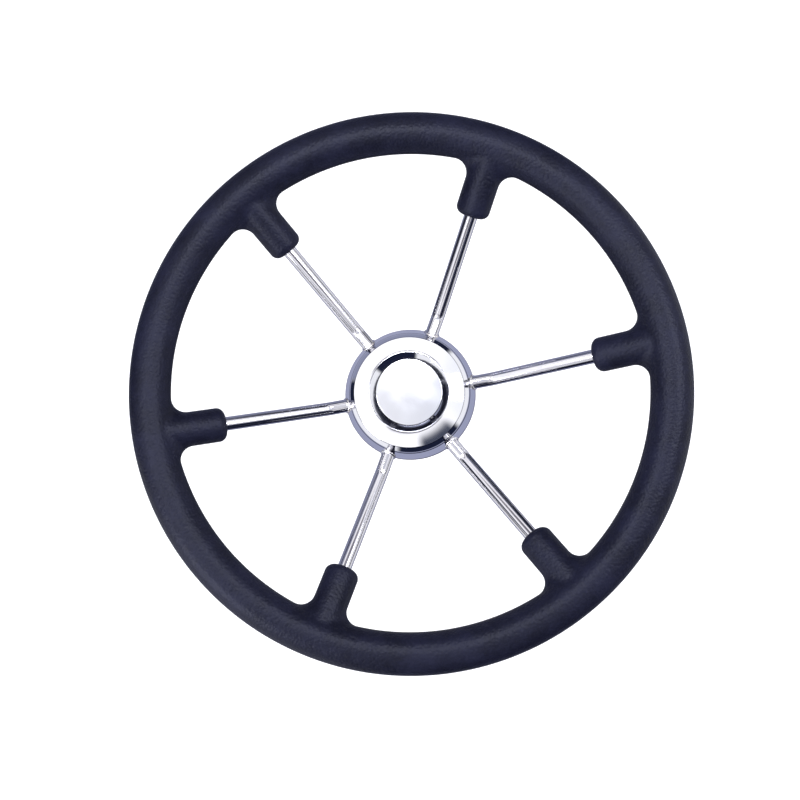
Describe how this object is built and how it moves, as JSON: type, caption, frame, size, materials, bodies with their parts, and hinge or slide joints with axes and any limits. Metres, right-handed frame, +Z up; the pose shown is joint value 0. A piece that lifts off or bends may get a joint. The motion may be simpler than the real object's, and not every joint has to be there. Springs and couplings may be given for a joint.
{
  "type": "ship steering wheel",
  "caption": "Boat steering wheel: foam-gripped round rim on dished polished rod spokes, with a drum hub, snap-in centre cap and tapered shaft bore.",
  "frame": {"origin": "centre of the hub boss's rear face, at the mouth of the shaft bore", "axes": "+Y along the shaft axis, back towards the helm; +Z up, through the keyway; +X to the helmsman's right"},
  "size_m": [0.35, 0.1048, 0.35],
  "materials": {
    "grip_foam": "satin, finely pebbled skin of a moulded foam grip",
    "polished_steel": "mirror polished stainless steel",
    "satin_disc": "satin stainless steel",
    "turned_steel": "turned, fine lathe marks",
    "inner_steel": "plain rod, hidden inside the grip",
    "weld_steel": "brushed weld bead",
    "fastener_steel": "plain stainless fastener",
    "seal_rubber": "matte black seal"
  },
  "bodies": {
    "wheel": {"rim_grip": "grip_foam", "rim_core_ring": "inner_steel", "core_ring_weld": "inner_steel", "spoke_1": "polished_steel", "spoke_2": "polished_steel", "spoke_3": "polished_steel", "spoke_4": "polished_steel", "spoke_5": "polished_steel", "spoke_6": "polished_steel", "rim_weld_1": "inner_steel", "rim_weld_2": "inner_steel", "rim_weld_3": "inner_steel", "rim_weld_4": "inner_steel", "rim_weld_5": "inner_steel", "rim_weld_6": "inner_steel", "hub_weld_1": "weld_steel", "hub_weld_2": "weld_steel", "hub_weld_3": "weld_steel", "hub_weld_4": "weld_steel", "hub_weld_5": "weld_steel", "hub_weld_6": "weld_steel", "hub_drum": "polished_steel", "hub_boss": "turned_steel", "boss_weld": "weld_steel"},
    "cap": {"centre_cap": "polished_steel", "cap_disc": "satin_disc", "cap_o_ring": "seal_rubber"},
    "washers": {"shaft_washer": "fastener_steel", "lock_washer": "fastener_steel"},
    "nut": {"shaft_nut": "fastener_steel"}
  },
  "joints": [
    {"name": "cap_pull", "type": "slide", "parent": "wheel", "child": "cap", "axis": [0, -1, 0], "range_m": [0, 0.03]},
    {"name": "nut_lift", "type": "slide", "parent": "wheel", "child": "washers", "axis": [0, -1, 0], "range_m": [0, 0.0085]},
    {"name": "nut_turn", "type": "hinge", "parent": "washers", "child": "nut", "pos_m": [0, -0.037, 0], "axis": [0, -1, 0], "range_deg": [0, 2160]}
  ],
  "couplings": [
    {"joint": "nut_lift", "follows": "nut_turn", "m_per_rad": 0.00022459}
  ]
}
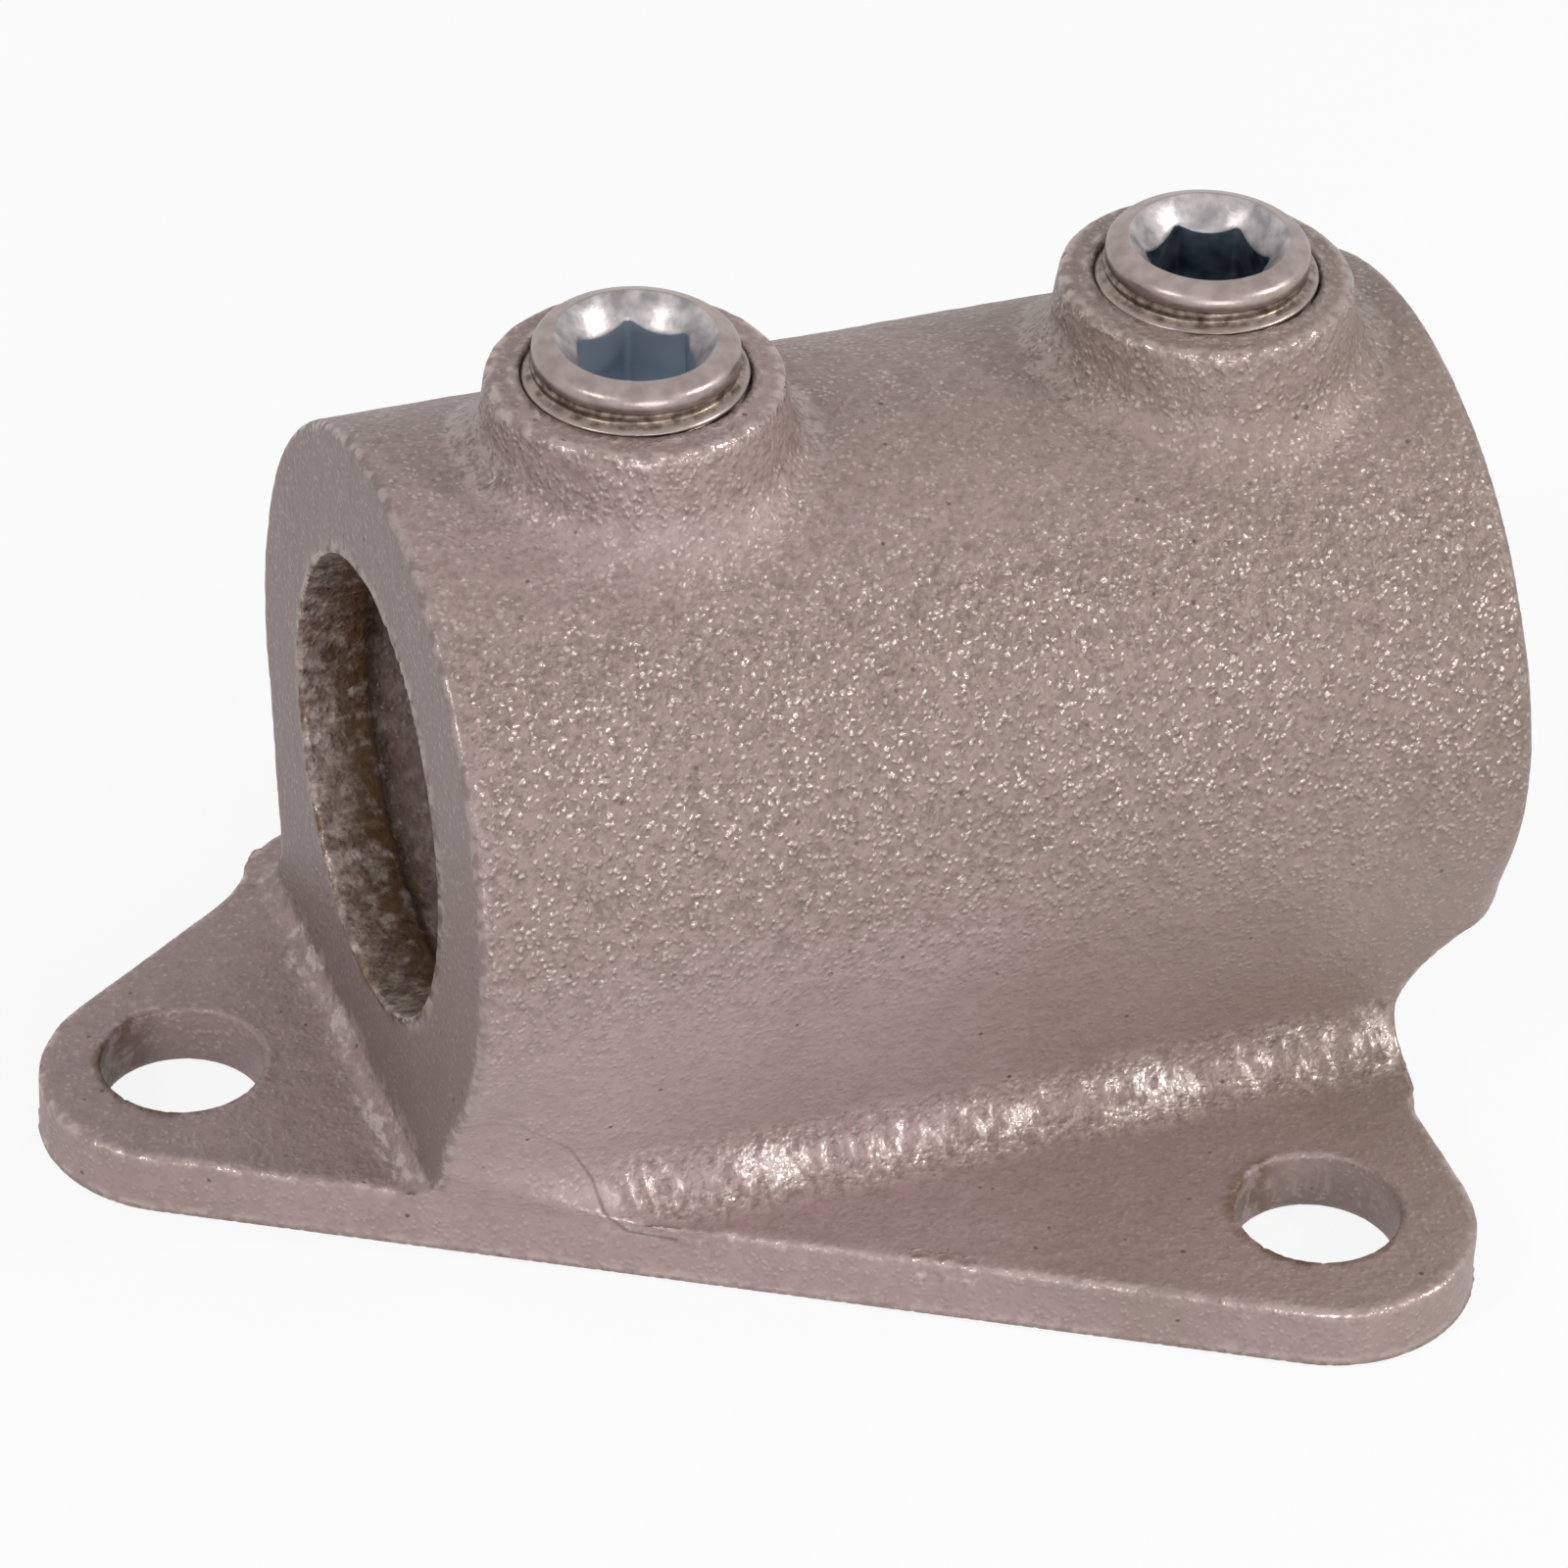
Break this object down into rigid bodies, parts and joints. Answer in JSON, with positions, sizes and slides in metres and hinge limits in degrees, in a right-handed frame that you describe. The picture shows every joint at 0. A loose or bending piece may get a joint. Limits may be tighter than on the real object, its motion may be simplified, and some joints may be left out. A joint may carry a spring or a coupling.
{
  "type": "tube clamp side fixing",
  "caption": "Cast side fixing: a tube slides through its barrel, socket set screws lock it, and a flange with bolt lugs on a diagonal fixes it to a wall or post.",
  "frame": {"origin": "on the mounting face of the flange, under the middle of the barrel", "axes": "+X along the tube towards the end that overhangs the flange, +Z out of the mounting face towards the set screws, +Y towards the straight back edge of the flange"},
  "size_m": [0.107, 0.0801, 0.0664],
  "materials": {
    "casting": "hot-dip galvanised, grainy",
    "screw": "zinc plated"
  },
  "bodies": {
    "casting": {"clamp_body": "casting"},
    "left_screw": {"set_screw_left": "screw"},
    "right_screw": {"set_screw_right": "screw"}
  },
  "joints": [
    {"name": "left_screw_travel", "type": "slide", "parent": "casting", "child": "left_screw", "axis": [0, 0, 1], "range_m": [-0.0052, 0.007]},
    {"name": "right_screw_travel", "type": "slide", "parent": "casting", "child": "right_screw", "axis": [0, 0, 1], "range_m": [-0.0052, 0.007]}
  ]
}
--
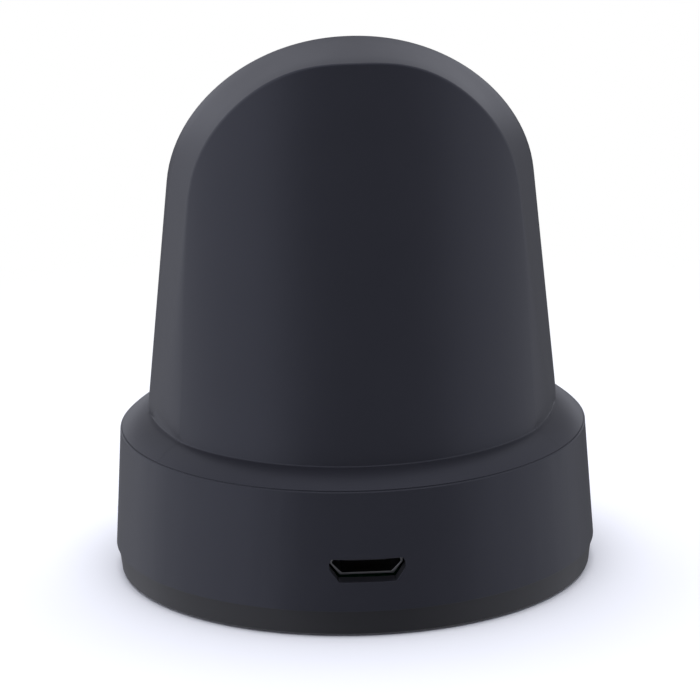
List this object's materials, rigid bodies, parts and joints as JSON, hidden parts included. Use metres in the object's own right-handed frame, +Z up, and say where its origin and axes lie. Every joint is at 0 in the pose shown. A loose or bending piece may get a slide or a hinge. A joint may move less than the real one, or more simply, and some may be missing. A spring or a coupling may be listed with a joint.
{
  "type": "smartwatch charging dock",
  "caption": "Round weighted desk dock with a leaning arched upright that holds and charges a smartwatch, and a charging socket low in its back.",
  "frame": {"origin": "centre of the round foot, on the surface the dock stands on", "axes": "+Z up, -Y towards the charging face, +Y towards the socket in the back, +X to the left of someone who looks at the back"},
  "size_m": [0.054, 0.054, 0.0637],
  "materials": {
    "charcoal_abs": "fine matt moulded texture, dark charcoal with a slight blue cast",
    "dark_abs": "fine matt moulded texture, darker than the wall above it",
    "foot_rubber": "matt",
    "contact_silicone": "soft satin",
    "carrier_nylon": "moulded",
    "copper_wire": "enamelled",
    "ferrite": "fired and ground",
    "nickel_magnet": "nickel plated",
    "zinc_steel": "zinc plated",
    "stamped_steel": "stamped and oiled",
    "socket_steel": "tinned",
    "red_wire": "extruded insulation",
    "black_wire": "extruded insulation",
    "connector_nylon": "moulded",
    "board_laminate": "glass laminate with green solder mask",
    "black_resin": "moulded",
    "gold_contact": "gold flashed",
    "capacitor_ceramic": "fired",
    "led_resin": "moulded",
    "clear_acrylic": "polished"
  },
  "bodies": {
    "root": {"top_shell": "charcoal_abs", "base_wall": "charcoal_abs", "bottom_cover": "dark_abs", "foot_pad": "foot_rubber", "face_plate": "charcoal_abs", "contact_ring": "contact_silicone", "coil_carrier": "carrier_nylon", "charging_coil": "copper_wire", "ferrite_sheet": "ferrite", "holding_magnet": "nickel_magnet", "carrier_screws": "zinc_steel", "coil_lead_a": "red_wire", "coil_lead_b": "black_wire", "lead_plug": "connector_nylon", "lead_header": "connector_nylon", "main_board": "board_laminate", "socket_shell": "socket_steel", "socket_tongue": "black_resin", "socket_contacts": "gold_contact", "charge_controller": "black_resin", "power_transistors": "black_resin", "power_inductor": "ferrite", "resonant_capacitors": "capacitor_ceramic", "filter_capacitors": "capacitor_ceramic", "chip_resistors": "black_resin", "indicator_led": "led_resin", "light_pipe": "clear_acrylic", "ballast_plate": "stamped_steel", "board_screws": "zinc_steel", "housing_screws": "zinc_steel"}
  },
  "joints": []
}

• What to work on: Going through the records above, state how many lines carry "hidden", with no other text.

• Response to this task: 2